Gray was shot and killed during a scuffle that broke out during a jailbreak. Both Billy Wayne Dowden and Clifford Bransett were charged with capital murder.

“I was representing a guy who was charged with capital murder and they were seeking the death penalty,” Hahn said.

“He [Bransett] was found guilty, but they gave him life in prison. They didn’t give him the death penalty.”

“Shortly after I was appointed judge, we had a capital murder trial in my court involving a young man, Bobby Joe Wills, shot and killed an attendant at a Simmons Drive convenience store.

“He was found guilty and was given the death penalty.”

More than a decade after the 1985 trial, Wills’ sentence was reduced to life in prison, where he died, Hahn said.

Over a three-year period from 1988 to 1991, Hahn presided over the first lawsuit brought by some of Lutcher Stark’s heirs against the Stark Foundation.

They maintained Lutcher Stark had schemed to hide assets from his first wife’s estate that his adopted sons should have inherited.

“They alleged he manipulated the inventory [of Nita Hill Stark] to basically nothing,” Hahn recalled. “They said he cheated his boys out of their inheritance.

“They ended up settling.”

The plaintiffs received $5 million in that case.

Two decades later, Stark heirs again sought a bigger piece of a family fortune in the hundreds of millions.

“I recused myself,” Hahn said, “and [visiting judge] Lee Duggan dismissed all claims.”

Duggan also ruled the plaintiffs should pay a half-million dollars in lawyers’ fees.

A year ago, Hahn sentenced Carl Jacob Broussard to 180 days in jail and 10 years probation after Broussard pleaded guilty to a hit-and-run accident that killed a mother and 6-year-old daughter as they crossed a dark roadway.

“There never was a charge on him by the police department in causing the death of those two people. It was just the fact that he left the scene.

“So that was a little controversial,” Hahn said.

“A lot of people wanted him to be sent away. If he’d have caused the deaths that would have been another thing. But you’ve just got to make your call and move on.”

Hahn says he got to know Halliburton, who would be Orange County Judge from 1971-76, when the two attended the University of Texas law school together.

“Everything was always alphabetized,” Hahn explained.

A native of Sanderson, in southwest Texas, near Del Rio, Hahn graduated UT Law in 1966 and joined a law firm in Beeville, in South Texas not far from Corpus Christi.

Halliburton went to work in Orange.

“I’d visit him in Orange; he’d come to Beeville. We were just the best of friends,” Hahn recalled.

Hahn said Orange County Attorney Louis Dugas offered him a job but he couldn’t take it because at the same time he was appointed Municipal Court Judge in Beeville with an impressive raise.

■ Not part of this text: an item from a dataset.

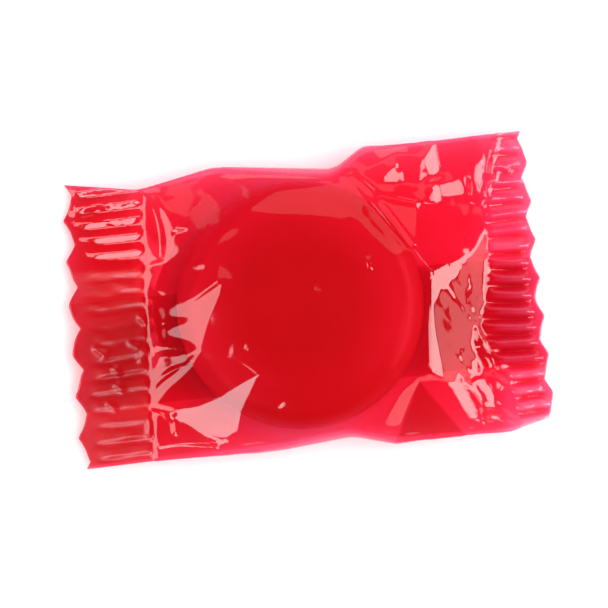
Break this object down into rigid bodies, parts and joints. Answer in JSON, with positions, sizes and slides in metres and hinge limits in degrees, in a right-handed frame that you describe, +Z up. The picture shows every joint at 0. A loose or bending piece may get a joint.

Finally in 1972, Hahn came to Orange, working in private practice in Vidor.

When Don Burgess filed to run for the Texas Court of Appeals, Hahn was appointed in 1984 to replace him on the 260th bench.

Starting in 1986, Hahn has won eight four-year terms to stay in the job. He never had an opponent.

But the state’s age limits did catch up. Texas won’t allow judges to be older than 74 when they start a term. Hahn turns 75 in December, too soon to start a new term Jan. 1, 2019.

Local attorney Steven Parkhurst ran unopposed in the Republican primary to be Hahn’s replacement in the 260th District Court. Parkhurst faces no Democratic opposition in November’s general election.

“I wrote the governor a letter and told them I was retiring and I notified Steve Parkhurst, too,” Hahn said.

The decision on how to staff Hahn’s spot from July through December is one for Judge Olen Underwood of the Second Judicial Administrative District of Texas.

Parkhurst said he planned to pursue the early start, but said he had plenty of work to do closing out his law practice caseload.

“My wife Carol has a whole list of things she has in mind, and we’ll be doing some traveling. I’ll probably get back to playing golf,” Hahn said.

He said the best part of his job as district judge was handling adoptions.

“I do probably 10 or 12 a year,” he said. “It’s one of the few times you make a ruling and everybody’s happy.”

Child custody cases, he said, are the worst.

“Murder cases get the publicity, but child custody cases are the toughest. Those are where you’re directly affecting the families,” he said.

While he plans for more family time, Hahn says he will continue to try cases as a visiting judge.

He won’t go back to a law practice, though.

“I’ve practiced enough,” he said. “I’m through with that.”